How can we use this Psalm in prayer?
Now, what’s the place of Psalm 88 in our prayers? How do you actually use this Psalm? Here are four ways to use it whether God seems silent now or not.
- Use it to jump-start your prayers when God slams the door in your face.
Remember that the psalmist keeps praying. Use this psalm as a template to describe your pain to God. And recall that God’s silence is what you feel, not what’s real. Jesus’ cross and his resurrection remind us of that.
- Use it to weep with those who weep.
Both letters of Ephesians and Colossians tell believers to “speak in psalms…to one another.” Singing a psalm like this forces us to empathize with those who are sad and suffering. The truth is that if we aren’t suffering, we often look down on people who are. Knowing and singing and telling the psalms to others helps us empathize and identify with others.
- Use it to prepare yourself for suffering
Suffering will come and you need to be ready for it. You need a vocabulary of faith that will help you know how to pray in that time. That great contemporary philosopher, Katniss Everdeen, from The Hunger Games trilogy said, ”Sometimes things happen to people and they’re not equipped to deal with them.” Psalm 88 can equip you for the day of sadness. In general, read psalms regularly so that you will know what to say no matter the emotion you feel.
- Use it to foster a vulnerable, supportive Christian community.

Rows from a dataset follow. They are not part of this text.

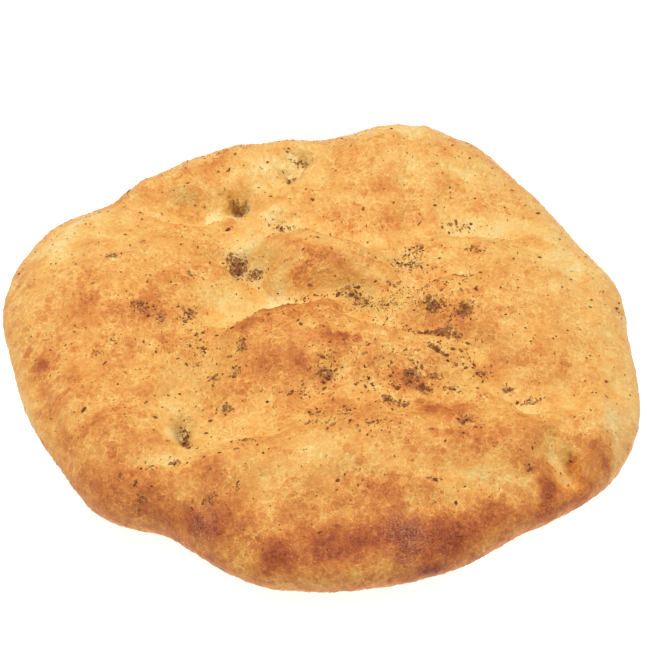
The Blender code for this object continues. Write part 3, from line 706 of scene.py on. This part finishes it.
def crust_mesh(name):
    rings = body_rings()
    points = np.concatenate(rings)
    flat = np.concatenate(flattened(rings))
    starts = np.cumsum([0] + [len(ring) for ring in rings])
    faces = []
    for i in range(len(rings) - 1):
        faces += ring_faces(len(rings[i]), len(rings[i + 1]), int(starts[i]), int(starts[i + 1]))
    mesh = bpy.data.meshes.new(name)
    mesh.from_pydata(points.tolist(), [], faces)
    mesh.update()
    mesh.shade_smooth()
    uneven = stirred(flat)
    tone = crust_tone(points, uneven)
    relief, mottle = crust_detail(flat, smooth_share(tone, *VEINED_TONES))
    below = points[:, 2] < MM
    normals = np.zeros(3 * len(points))
    mesh.vertices.foreach_get("normal", normals)
    relief = relief * smooth_share(points[:, 2], *RELIEF_FADE)
    points = points + normals.reshape(-1, 3) * relief[:, None]
    points = np.clip(points, *CAD_BOX)
    mesh.vertices.foreach_set("co", points.ravel())
    mesh.update()
    calm = np.where(below, UNDERSIDE_CALM, np.clip(MOTTLED_TONE - tone, LEAST_MOTTLE, 1))
    give_values(mesh, "tone", tone + calm * mottle)
    # Oil and herb tint, with painted shade in some hollows
    give_values(mesh, "oil_and_shade", np.clip(oval_sum(uneven, OILED_AND_SHADED), 0, 1))
    flour = np.where(below, UNDERSIDE_FLOUR, np.clip(oval_sum(uneven, FLOURED), 0, 1))
    give_values(mesh, "flour", flour)
    give_values(mesh, "dust", herb_dust(uneven))
    # Painted shade of the deep pits and grooves
    give_values(mesh, "dark", np.clip(oval_sum(uneven, PAINTED_HOLLOW_SHADE), 0, 1))
    return mesh


def scattered(draw, count):
    """Chance places all over the crust, denser in its middle."""
    bearing = draw.uniform(0, 2 * math.pi, count)
    reach = LOOSE_REACH * draw.uniform(0, 1, count) ** LOOSE_SPREAD * rim_reach(bearing)
    return reach * np.cos(bearing), reach * np.sin(bearing)


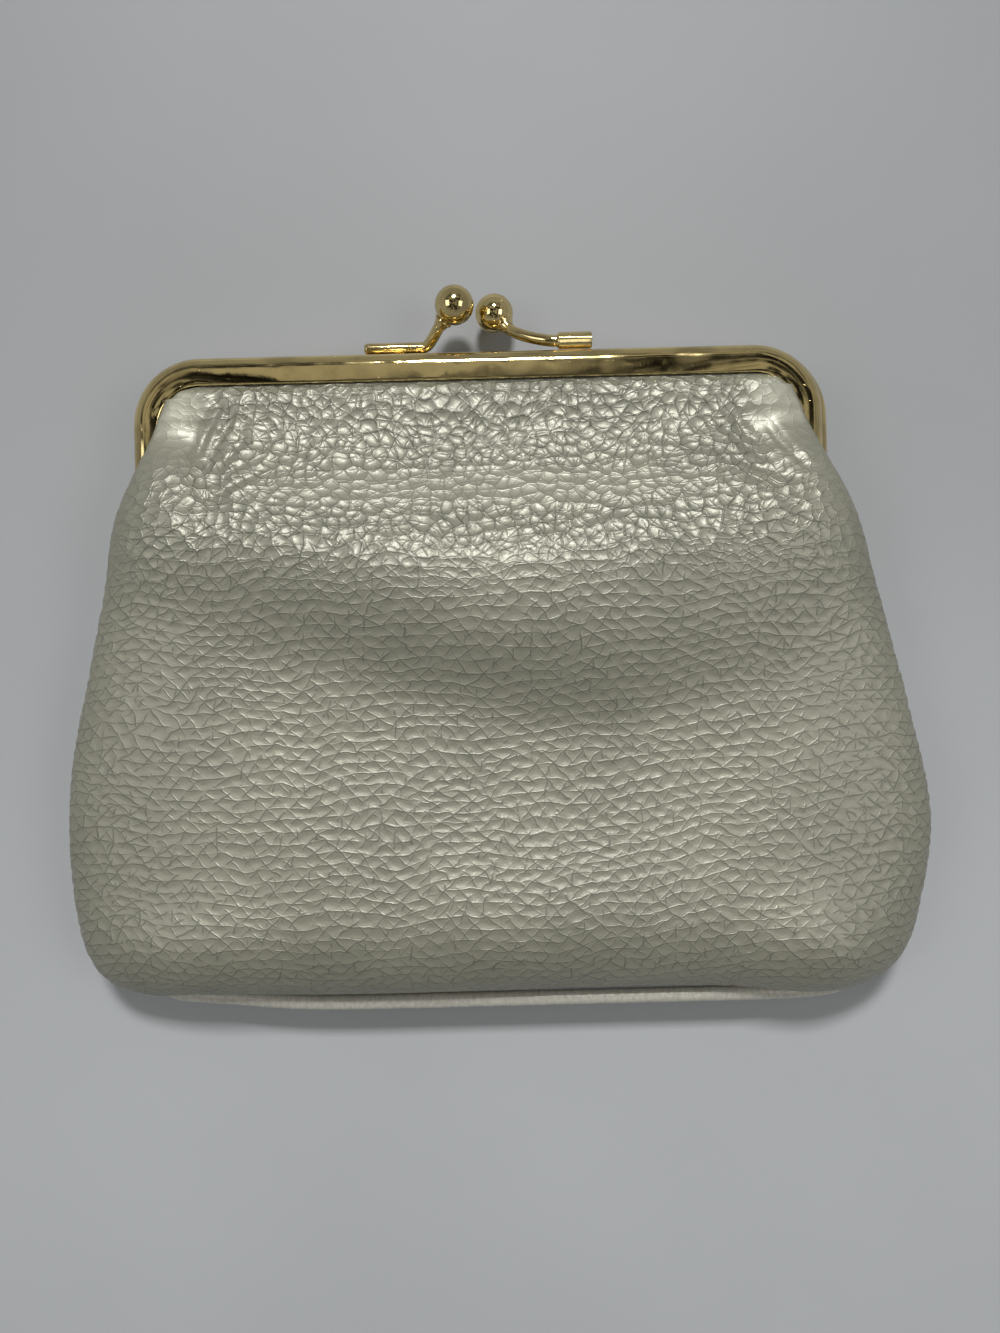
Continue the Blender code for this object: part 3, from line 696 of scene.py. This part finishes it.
def bag_grid(half, inset=0.0):
    """Points over one side of the bag, with its side edges rolled under."""
    front = half.up > 0
    angle = np.linspace(0.0, math.pi / 2, SIDE_STEPS)
    turn = np.linspace(0.0, math.pi / 2, ROLL_STEPS)
    rows = []
    for y, half_width, inner, hidden, turned, widest, middle in zip(*bag_rows(half, inset)):
        middle = max(middle, widest)
        roll = min(SIDE_ROLL, half_width - inner)
        flatness = BACK_FLATNESS
        if front:
            flatness = FRONT_FLATNESS + SHOULDER_FLATNESS * smooth_ramp(y, *SHOULDER)
        out = np.sin(angle) ** (2 / flatness)
        x_side = half_width * out
        crest = middle
        if front:
            sag = CREST_SAG * smooth_ramp(y, *SAG_TOP) * smooth_ramp(y, *SAG_BOTTOM)
            crest = np.maximum(middle_height(half, y - sag * out**2, inset), widest)
        z_side = widest + (crest - widest) * np.cos(angle) ** (2 / flatness)
        x_roll = half_width - roll + roll * np.cos(turn)
        z_roll = widest - (widest - turned) * np.sin(turn)
        x_half = np.concatenate([x_side, x_roll[1:], [inner, inner]])
        z_half = np.concatenate([z_side, z_roll[1:], [turned, hidden]])
        if not front:
            z_half = np.minimum(z_half, SEAM_Z - BACK_FLOOR - PARTING_HALF - inset)
        right = resample(np.stack([x_half, z_half], axis=1), COLUMNS // 2 + 1)
        x = np.concatenate([-right[:0:-1, 0], right[:, 0]])
        z = np.concatenate([right[:0:-1, 1], right[:, 1]])
        rows.append(np.stack([x + lean(y), np.full(len(x), y), half.height(z)], axis=1))
    grid = np.array(rows)
    grid[..., 1] += drawn_up(grid[..., 0], grid[..., 1])
    return grid if front else grid[:, ::-1]


def distance_to_line(x, y, points):
    """Distance of many places from a bent line, and how far along it the nearest place is."""
    best = np.full(x.shape, math.inf)
    along = np.zeros(x.shape)
    for i, ((ax, ay), (bx, by)) in enumerate(zip(points, points[1:])):
        dx, dy = bx - ax, by - ay
        t = np.clip(((x - ax) * dx + (y - ay) * dy) / (dx * dx + dy * dy), 0.0, 1.0)
        distance = np.hypot(x - ax - t * dx, y - ay - t * dy)
        nearer = distance < best
        best = np.where(nearer, distance, best)
        along = np.where(nearer, (i + t) / (len(points) - 1), along)
    return best, along


def furrow(depth, ratio):
    """Depth of a fold with low rims, where ratio is the squared share of its half width."""
    return depth * (1 - FOLD_RIM_SHARE * ratio) * np.exp(-ratio)


def front_relief(x, y):
    """Lumps and folds of the front panel, as heights along its normal."""
    height = np.zeros(x.shape)
    for cx, cy, half_x, half_y, rise in FRONT_LUMPS:
        height += rise * np.exp(-(((x - cx) / half_x) ** 2) - ((y - cy) / half_y) ** 2)
    from_line = y - table_value(SLACK_LINE, x)
    ratio = (from_line / np.where(from_line > 0, SLACK_ABOVE, SLACK_BELOW)) ** 2
    height -= furrow(SLACK_DEPTH * table_value(SLACK_SHARES, x), ratio)
    for width, depth, *points in FRONT_FOLDS:
        distance, along = distance_to_line(x, y, points)
        fade = np.sin(np.clip(along, *FOLD_END_SHARES) * math.pi) ** FOLD_EASE
        height -= furrow(depth * fade, (distance / width) ** 2)
    return height


def raised(grid, half):
    """The grid with the lumps and creases of the front panel, if it is the front one."""
    if half.up < 0:
        return grid
    height = front_relief(grid[..., 0] - lean(grid[..., 1]), grid[..., 1])
    mouth = half.top - FACE_WIDTH
    height *= smooth_ramp(grid[..., 1], mouth + LAYER_GAP, mouth - MM)
    normals = grid_normals(grid)
    normals *= np.sign(normals[len(grid) // 2, grid.shape[1] // 2, 2])
    return grid + normals * height[..., None]


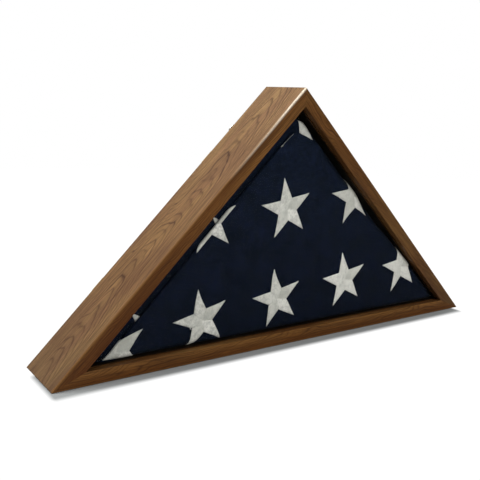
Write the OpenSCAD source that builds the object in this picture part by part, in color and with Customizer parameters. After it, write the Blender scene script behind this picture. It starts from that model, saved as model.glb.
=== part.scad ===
// Folded flag display case: a mitred triangular hardwood box with a glass front,
// a lift-out back panel held by turn buttons, and a folded flag inside.
//
// Frame: X along the base, Y from the glass front (-Y) to the back (+Y), Z up.
// The origin is the middle of the base's underside.

/* [Case] */
// Width of the case along its base, outside
case_w = 720; // [560:10:760]
// Depth of the case from front edge to rear edge
case_d = 92; // [80:1:120]
// Thickness of the three boards
board_t = 18.5; // [17:0.5:22]
// Radius of the eased long edges
ease_r = 1.8; // [0.6:0.2:3]
// Rounding of the three outer corners
corner_r = 1.2; // [0.4:0.2:3]

/* [Glass] */
// Distance from the front edge to the glass groove
lip = 8.5; // [6:0.5:12]
// Thickness of the glass pane
glass_t = 2.5; // [2:0.5:3]
// Depth of the glass groove in the boards
groove_depth = 6; // [4:0.5:7]
// Room for the glass, on each face and at its edges
glass_play = 0.35; // [0.2:0.05:0.6]

/* [Back panel] */
// Thickness of the plywood back panel
panel_t = 5.5; // [4:0.5:6.5]
// Width of the rabbet that the panel drops into
rabbet_w = 6.5; // [5:0.5:7]
// Gap between the panel's edge and the rabbet
panel_play = 0.8; // [0.5:0.1:1.5]

/* [Turn buttons] */
// Distance of each base button from the middle of the base
base_button_s = 190; // [100:10:220]
// Distance of each leg button from the middle of its board
leg_button_s = 125; // [60:5:130]
// Distance from pivot to tip of a turn button
button_reach = 24; // [20:1:28]
// Width of a turn button
button_w = 10; // [8:0.5:10.5]
// Thickness of a turn button
button_t = 1.2; // [1:0.1:2]

/* [Hangers] */
// Distance from the apex to the loop of a hanger, along the board
hanger_from_apex = 78; // [60:1:95]
// Length of a hanger strap
strap_l = 23; // [21:1:26]
// Wire radius of a hanger ring
ring_wire_r = 1.1; // [0.9:0.1:1.2]

/* [Flag] */
// Gap between the folded flag and the boards
flag_side_gap = 1.5; // [1:0.5:6]
// Gap between the folded flag and the glass
flag_front_gap = 1.2; // [0.8:0.1:3]
// Gap between the folded flag and the back panel
flag_back_gap = 1.5; // [0.8:0.1:6]

/* [Hidden] */
eps = 0.01;

case_h = case_w / 2;                    // 45 degree legs and a square apex
leg_l = case_h * sqrt(2);               // outer length of a leg board
half_tan = tan(22.5);                   // half of the base angle
incentre_z = case_w / 2 * half_tan;     // where the three mitre lines meet
front_y = -case_d / 2;
rear_y = case_d / 2;

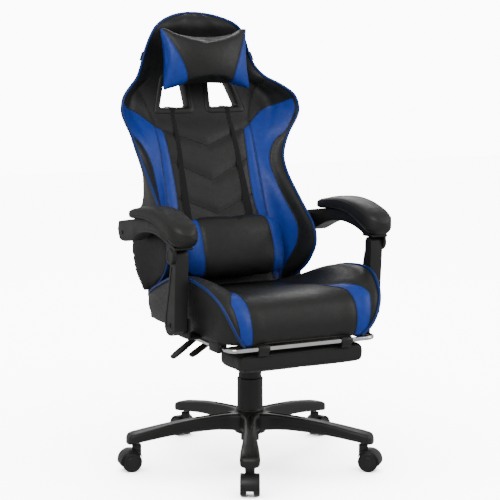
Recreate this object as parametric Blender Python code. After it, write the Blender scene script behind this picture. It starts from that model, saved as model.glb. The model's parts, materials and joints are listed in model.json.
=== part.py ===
"""Reclining gaming chair on a five-star base, with linked armrests and a pull-out footrest.

Metres, +Z up.  The sitter faces -Y and the sitter's left is +X.  The floor is z = 0.  Every length below
is measured from the swivel column's axis, which the empty "chair" then places so that the model's
origin is the middle of its footprint.
"""
import math

import bmesh
import bpy
from mathutils import Matrix, Vector

# ---- general -------------------------------------------------------------------------------------
GAP = 0.0003                # clearance between pieces that touch
SWIVEL_X = 0.0132           # swivel axis from the model's origin
SWIVEL_Y = -0.0449
SIDES = (("left", 1), ("right", -1))

# ---- five-star base ------------------------------------------------------------------------------
LEG_COUNT = 5
LEG_START_DEG = -117.5
HUB_RADIUS = 0.043
HUB_BOTTOM = 0.080
HUB_TOP = 0.1395
STEM_REACH = 0.318          # column axis to caster stem
LEG_TIP = 0.026             # leg beyond the caster stem
# share of the leg's reach, top z, underside z, width
LEG_SECTIONS = (
    (0.06, 0.1385, 0.086, 0.040),
    (0.30, 0.1340, 0.093, 0.031),
    (0.60, 0.1240, 0.089, 0.037),
    (0.86, 0.1090, 0.079, 0.050),
    (0.97, 0.1010, 0.0735, 0.051),
    (1.00, 0.0900, 0.0730, 0.042),
)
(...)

If you are sad, to those outside the faith you will be a case to be solved. You will be labeled. But in front of Christ and his people, you are an image bearer who lives by grace. The only place where you are free to feel and pray sadness is in the church. Here we live as sorrowful yet rejoicing, believing that in the midst of sadness we have joy in Jesus and resurrection light will someday come.